According to Frost, early German trade paper case bindings typically have no spine linings (p. 66), although Rhodes states that over half (63%) of the lapped component bindings surveyed at the AMNH library had spine linings (p. 53). I can see stiff linings of paper would interfere dramatically with the opening (especially on a small chunky book), so I opted for a lining of kozo paper applied with wheat starch paste and pounded-in. To finish off the textblock, the cords are trimmed to size and frayed out with the back of a knife.

Next, we turn our attention to the case and it’s lapped component:

The case is composed of two pasteboards that are connected by a heavy paper spine wrapper that extends about ¼th of the way onto the inside of the boards.
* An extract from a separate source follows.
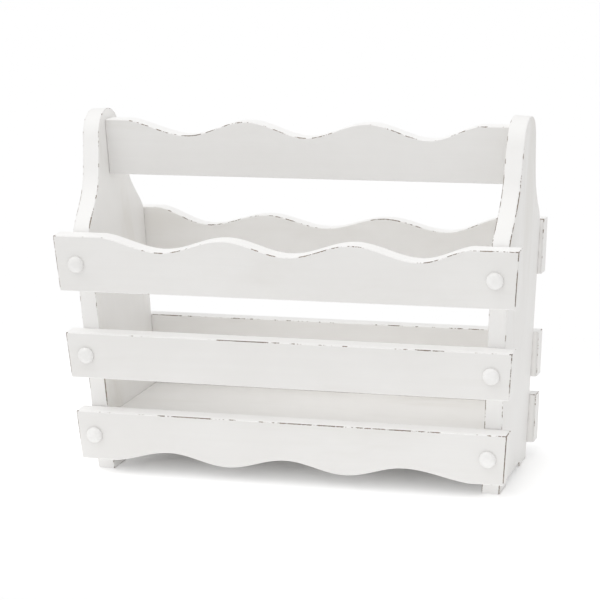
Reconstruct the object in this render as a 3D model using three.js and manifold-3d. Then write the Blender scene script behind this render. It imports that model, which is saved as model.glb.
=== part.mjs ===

The spine piece is molded to the contours of the textblock, while the soft pasteboards also conform to the lapped component, assuring a good bond. This moulded covering, according to Frost, “charges up” the gutter margin of the text, “assuring a tight adhesive bond at that crucial position” (p. 66).

The molded spine piece is made by first wrapping the spine of the textblock in plastic wrap. After being thoroughly wet out, thick handmade paper, cut slightly longer than the height of the boards, is gloved it onto the spine.  Press boards are placed into the joint and the sandwich is allowed to dry under weight. When finished, as Frost says, “a light embossing from underlying sewing appears which exemplifies the moulded fit familiar to binders” (p. 67).

Although I could have created pasteboard with cotton linters (Puglia, 1996), for the sake of time economy, I made up boards from museum board with thin blotter laminated to each side. This imitates the soft and light qualities of pasteboard without all the pressing and drying time.

The boards are adhered to the spine piece and the case trimmed to size. Frost indicates that the components of the binding are often trimmed out to the height of the text, “producing a bare, turn-in-less cover” (p. 66). In the historic examples from our collection, the cases did have  small squares. Therefore, my models have squares.